Catholic Charities of Tennessee has partnered with the nonprofit World Central Kitchen to address two pressing problems: providing meals to people in need because of the March tornadoes and the COVID-19 pandemic, and helping restaurants keep their workers employed.
“This is an incredible program that is a win-win for many, and we’re thrilled to partner with World Central Kitchen,” said Judy K. Orr, executive director of Catholic Charities.
World Central Kitchen was founded by chef José Andrés in the wake of the 2010 earthquake that devastated Haiti. Since then, World Central Kitchen has organized teams of chefs to set up shop and serve restaurant quality meals in places around the world when natural disasters strike.
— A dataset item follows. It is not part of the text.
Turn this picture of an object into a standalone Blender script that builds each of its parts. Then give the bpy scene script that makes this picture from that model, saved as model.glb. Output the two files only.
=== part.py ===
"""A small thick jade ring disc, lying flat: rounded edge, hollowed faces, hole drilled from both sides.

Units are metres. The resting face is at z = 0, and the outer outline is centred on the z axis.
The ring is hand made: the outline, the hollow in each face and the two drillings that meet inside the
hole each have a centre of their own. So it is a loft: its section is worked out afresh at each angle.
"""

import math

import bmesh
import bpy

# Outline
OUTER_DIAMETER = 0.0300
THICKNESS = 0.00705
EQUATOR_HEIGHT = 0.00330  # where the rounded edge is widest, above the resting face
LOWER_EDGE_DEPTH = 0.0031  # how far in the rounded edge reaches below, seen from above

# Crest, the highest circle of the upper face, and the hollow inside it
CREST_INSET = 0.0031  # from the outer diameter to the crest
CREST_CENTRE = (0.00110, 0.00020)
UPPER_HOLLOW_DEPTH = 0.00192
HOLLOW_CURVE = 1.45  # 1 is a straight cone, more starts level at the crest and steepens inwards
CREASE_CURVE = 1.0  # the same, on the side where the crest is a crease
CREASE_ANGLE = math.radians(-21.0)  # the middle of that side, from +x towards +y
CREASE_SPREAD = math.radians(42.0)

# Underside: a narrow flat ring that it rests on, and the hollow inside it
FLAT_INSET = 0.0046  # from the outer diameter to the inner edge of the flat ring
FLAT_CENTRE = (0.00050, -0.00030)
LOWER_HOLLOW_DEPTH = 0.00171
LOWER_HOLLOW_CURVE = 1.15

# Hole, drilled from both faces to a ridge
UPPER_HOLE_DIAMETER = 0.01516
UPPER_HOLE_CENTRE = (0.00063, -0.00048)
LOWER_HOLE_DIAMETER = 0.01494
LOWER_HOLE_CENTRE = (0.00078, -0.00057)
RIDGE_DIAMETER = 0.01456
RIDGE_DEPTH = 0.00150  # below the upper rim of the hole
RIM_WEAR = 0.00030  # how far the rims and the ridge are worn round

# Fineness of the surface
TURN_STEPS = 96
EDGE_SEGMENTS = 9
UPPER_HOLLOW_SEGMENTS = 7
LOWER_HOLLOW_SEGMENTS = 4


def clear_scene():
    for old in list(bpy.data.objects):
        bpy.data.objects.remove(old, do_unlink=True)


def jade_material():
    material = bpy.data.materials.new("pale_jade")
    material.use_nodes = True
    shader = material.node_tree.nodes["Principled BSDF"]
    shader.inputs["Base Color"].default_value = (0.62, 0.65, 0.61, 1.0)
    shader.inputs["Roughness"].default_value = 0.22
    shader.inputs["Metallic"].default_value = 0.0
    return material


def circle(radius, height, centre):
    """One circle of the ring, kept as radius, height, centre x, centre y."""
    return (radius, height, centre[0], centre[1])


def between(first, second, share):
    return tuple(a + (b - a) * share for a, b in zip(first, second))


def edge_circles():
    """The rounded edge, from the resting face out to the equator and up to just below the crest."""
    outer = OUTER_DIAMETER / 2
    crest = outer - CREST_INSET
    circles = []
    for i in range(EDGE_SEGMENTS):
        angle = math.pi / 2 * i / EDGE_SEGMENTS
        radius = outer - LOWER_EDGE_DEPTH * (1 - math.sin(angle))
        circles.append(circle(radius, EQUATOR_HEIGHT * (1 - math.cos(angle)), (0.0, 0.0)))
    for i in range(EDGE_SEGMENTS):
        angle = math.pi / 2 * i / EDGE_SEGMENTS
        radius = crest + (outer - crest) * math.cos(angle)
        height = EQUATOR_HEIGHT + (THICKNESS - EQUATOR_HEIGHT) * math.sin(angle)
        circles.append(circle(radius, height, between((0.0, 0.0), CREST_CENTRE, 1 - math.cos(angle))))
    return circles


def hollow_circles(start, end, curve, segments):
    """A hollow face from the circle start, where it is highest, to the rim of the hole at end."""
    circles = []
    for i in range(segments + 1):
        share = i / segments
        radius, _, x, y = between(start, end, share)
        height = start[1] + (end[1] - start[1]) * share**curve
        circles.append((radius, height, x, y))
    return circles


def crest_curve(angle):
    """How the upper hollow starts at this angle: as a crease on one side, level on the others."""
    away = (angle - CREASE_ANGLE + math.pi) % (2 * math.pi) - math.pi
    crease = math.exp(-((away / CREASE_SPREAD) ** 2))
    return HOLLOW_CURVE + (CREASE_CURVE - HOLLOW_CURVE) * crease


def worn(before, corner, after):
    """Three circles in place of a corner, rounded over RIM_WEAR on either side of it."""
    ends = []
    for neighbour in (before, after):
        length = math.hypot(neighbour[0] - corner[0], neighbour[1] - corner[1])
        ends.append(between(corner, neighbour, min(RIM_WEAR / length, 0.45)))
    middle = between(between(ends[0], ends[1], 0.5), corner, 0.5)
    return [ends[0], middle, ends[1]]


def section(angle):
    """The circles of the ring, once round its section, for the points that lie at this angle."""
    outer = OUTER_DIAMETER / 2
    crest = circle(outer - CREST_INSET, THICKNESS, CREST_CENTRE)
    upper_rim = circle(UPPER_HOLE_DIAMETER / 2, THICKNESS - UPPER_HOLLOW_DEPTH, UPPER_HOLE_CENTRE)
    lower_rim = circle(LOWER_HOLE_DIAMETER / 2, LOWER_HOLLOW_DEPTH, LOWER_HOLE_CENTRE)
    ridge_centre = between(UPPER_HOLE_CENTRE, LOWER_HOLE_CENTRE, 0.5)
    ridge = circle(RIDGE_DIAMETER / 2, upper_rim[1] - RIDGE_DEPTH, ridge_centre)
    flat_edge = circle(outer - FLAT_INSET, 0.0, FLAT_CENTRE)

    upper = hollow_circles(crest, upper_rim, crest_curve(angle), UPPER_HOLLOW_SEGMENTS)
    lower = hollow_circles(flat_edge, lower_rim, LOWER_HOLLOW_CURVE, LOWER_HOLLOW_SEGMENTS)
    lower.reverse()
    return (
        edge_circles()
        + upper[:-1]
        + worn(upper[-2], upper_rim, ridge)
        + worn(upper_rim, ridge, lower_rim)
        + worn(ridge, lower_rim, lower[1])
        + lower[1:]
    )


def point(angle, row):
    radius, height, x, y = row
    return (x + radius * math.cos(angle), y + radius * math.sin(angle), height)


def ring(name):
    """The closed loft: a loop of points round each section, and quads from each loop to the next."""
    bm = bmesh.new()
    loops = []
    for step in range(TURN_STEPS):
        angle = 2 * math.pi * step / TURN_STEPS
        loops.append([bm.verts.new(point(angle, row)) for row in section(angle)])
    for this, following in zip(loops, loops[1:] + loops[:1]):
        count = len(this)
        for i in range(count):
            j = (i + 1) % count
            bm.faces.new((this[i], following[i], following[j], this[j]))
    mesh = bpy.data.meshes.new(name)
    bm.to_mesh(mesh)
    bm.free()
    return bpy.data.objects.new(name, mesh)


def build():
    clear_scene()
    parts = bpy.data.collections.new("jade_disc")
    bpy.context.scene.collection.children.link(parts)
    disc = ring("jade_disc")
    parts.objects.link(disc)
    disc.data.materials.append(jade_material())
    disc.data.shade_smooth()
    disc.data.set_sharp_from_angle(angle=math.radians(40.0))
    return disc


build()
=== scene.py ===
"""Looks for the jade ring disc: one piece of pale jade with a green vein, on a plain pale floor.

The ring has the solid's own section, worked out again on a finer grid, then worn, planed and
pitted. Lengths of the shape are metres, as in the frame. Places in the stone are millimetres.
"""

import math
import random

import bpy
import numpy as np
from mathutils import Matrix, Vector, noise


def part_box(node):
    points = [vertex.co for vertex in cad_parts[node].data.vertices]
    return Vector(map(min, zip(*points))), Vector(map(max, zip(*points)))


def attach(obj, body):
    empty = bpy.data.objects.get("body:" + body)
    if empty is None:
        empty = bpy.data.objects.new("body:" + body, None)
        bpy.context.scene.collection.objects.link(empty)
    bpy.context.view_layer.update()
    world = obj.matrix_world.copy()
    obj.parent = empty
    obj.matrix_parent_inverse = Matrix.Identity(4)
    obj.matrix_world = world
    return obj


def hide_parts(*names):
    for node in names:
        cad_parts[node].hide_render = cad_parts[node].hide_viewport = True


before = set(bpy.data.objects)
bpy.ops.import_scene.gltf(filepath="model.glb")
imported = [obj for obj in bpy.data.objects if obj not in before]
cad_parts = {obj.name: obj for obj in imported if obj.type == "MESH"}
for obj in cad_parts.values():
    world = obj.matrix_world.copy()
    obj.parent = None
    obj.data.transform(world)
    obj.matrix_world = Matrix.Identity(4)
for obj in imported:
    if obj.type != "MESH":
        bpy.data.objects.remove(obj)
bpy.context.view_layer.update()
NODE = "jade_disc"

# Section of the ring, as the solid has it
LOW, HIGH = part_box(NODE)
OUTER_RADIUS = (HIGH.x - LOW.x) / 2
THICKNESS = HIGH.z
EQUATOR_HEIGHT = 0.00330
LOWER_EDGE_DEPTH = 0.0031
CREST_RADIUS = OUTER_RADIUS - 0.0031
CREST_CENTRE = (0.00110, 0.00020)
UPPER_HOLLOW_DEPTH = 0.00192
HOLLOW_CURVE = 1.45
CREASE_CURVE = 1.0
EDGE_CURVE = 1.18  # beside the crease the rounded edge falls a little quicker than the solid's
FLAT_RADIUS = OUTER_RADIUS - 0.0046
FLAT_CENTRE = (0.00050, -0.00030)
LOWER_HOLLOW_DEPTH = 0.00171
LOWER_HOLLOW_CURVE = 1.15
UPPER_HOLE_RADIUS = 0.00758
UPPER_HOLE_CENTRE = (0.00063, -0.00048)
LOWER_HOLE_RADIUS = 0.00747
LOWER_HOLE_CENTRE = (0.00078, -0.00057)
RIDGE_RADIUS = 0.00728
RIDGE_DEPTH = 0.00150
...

But the COVID-19 pandemic posed new problems, explained Whitney Pastorek, the Nashville project lead for World Central Kitchen: “Lots of people hungry, lots of restaurants shut down.”
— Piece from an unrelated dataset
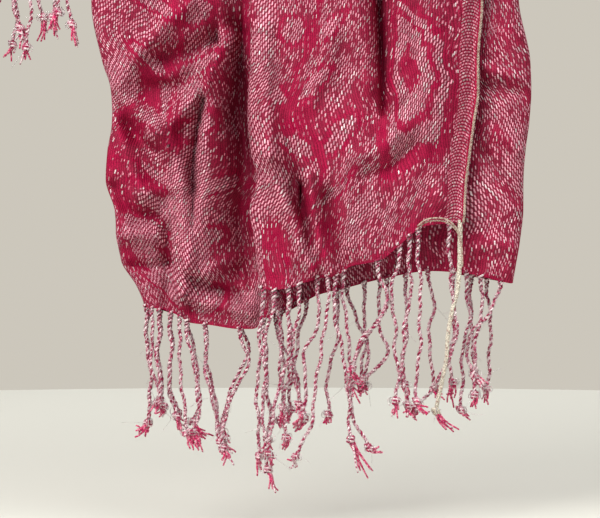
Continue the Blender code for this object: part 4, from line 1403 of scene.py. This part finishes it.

World Central Kitchen established the Chefs for America program to address those problems by paying restaurants to provide fresh-cooked, quality meals for the hungry, allowing the restaurant workers to continue working. The restaurants receive $10 per meal, which enables the restaurants to keep their staff on the job and off unemployment, Pastorek said.
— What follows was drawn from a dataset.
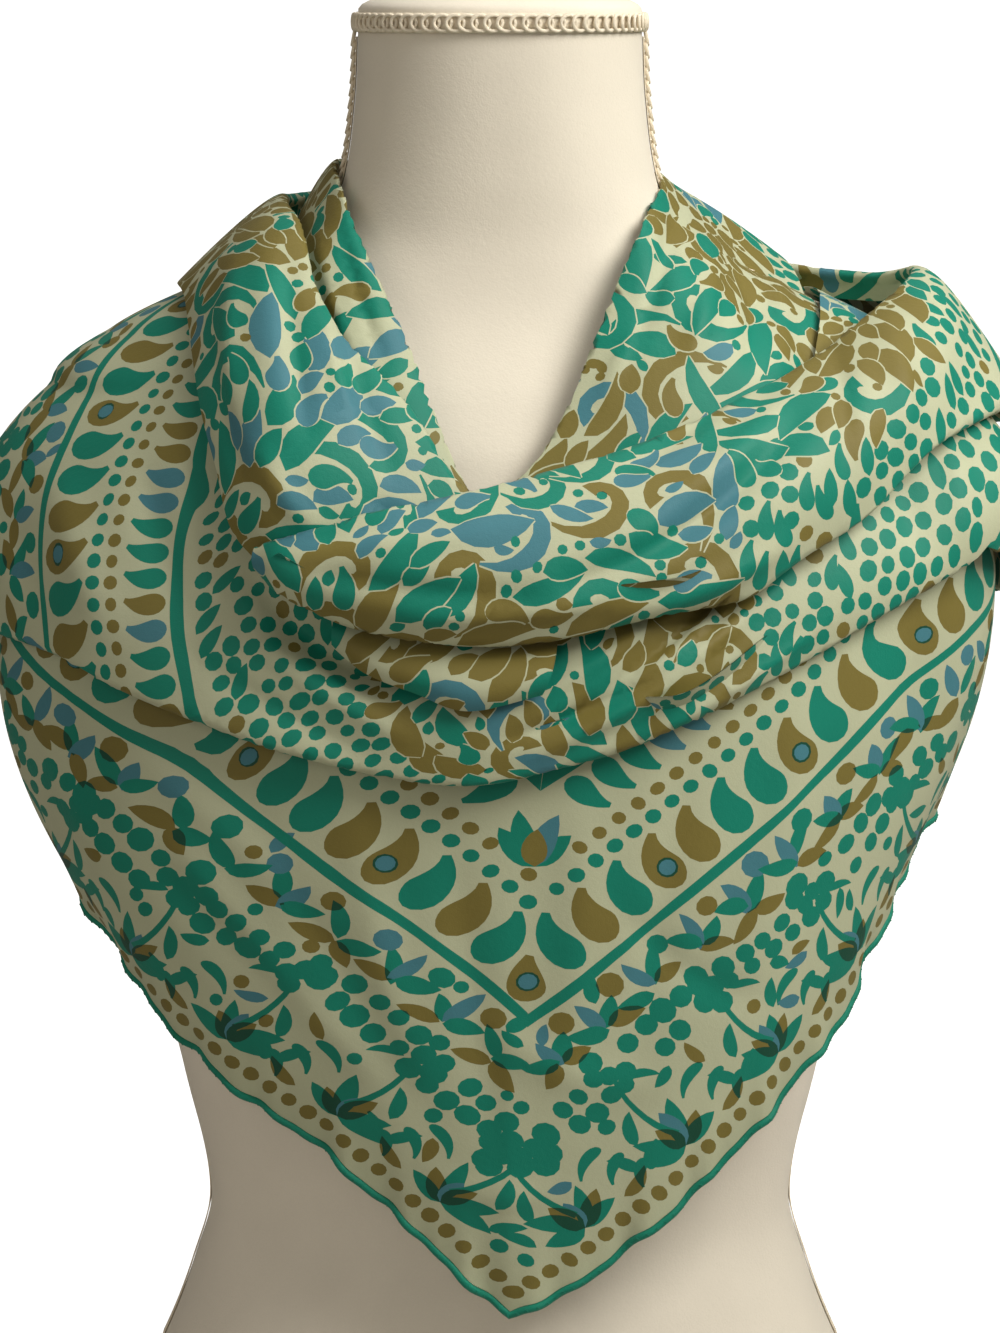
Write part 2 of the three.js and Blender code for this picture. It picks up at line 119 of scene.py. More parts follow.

Nationally, more than 2,300 restaurants are participating and have prepared more than 20 million meals. In Nashville, three restaurants and a food truck are participating in the program, providing about 2,500 meals a week.
Pastorek turned to Catholic Charities for help in distributing the meals to people in need. “Their wealth of knowledge of how to help the community is really, really spectacular,” Pastorek said. Orr was one of the first people she called to help with the program.
The staff at Catholic Charities not only agreed to distribute the meals, but also shared contacts with other local organizations that address food insecurity. Catholic Charities was also able to share information about other programs that could benefit from the Chefs for America program, Pastorek said.
“They’re working with restaurants to help keep people employed, and we get to be the recipients of the good food they make,” said Wendy Overlock, program coordinator for Catholic Charities’ Loaves and Fishes program, which provides meals three days a week to the needy at Holy Name Church in East Nashville.
“At the moment, programs affiliated directly with Catholic Charities are receiving 400 meals a week,” including individually packaged meals and family-style meals with enough food for four people, Pastorek said.
The meals always include a protein, a vegetable and a starch, Pastorek said, but the specifics depend “on the day and the chef’s mood.”
“We want to make sure it’s delicious, scratch-cooked … the kind of meal you would expect if you were eating at a restaurant,” she said.
The meals that are distributed at Loaves and Fishes once a week are from the Chinese restaurant Tansou, which is one of several Nashville restaurants run by celebrity chef Maneet Chauhan. “She jumped at the chance to be involved,” Pastorek said.
Some of those meals are also distributed through the food program for senior citizens that Catholic Charities participates in, and distributed to tornado victims, Overlock said. “It’s kind of going all over.”
The restaurant Henley, located in the Kimpton Aertson Hotel on Broadway, is providing the family style meals that are taken to St. Frances Cabrini Church in Lebanon to be distributed to families affected by the March 3 tornado.
The need for the meals has been growing because of the combined blows of the tornadoes and the pandemic, Overlock said.
The number of people getting lunch through the Loaves and Fishes program has increased in recent months from 50 a day to 80, Overlock said. “We’re getting a dozen or more every day of people we’ve never seen before.”
At the beginning of the pandemic, most of the people served were homeless, Overlock said. Now, there are more people who have lost their jobs or were already on the margins.
The meals provide not only physical relief but a positive emotional boost as well, Pastorek said.
Many people have been under stress for so long they don’t want to cook, Pastorek said. “Having a prepared meal show up once a week can make a huge emotional difference for people.”
World Central Kitchen had allocated $50 million to the national Chefs for America program, Pastorek said, but “they’ve blown right past that.”
The Nashville program, which started in June, is scheduled to end on Aug. 14. But World Central Kitchen is accepting donations that could keep the program running, Pastorek said.
People can make a donation by visiting the World Central Kitchen website, www.wck.org. When people make a donation they should write in the comments section of the online form that the money is intended for the Nashville program, Pastorek said.
How to help
To donate to the Chefs for America program, which pays restaurants to provide meals for the needy while also keeping their staff employed, visit the World Central Kitchen website, www.wck.org.
In the comments section of the online donation form, indicate the money is for the Nashville program.